In the McVey case the deed as drawn made the grantee tenants in common while the intent was to have a deed so drawn as to create a joint estate with right of survivorship. The proof showing that such was the understanding and agreement of the parties, the court, under a plea therefor, reformed the instrument so as to have it convey a joint estate rather than one of tenants in common. The action of the trial court was affirmed.

No court in this State, or elsewhere, so far as we can find, has ever ruled that a court of equity will not so reform a written instrument as to make it express the contract or wish of the parties, when by mutual mistake it does not conform to their contract, or to their expressed intent. We do not believe that simply because the instrument, ignorantly drawn by the scrivener, conveys no estate, such instrument cannot be reformed to express the intent of the parties as gathered from the contract or agreement made before the instrument was executed. Cases from other jurisdictions, as stated in the McVey case, will be found collected in note to case of Dolvin v. American Harrow Co., in 28 L.R.A. (N.S.) 811 et seq.

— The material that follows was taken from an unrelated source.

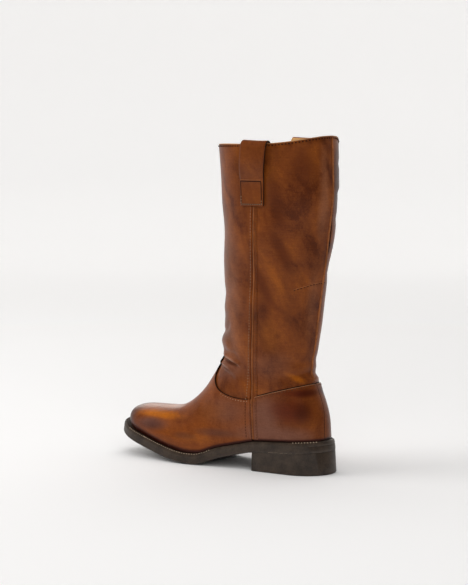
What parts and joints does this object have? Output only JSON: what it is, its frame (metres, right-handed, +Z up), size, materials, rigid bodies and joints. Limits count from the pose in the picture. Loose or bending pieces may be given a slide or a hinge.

The trial court erred in not decreeing reformation of the deed as prayed by the plaintiff, in the instant case, and in refusing to decree title in him under the second count in the petition. The decree of the lower court is reversed, and the cause remanded with directions to the circuit court to decree reformation as prayed in the first count, and decree title in fee to be in plaintiff under the second count. This applies to all defendants, except *284 defendant John Wright, who has an appeal here in a companion case. His rights will be determined there. All concur, exceptAtwood, J., not sitting.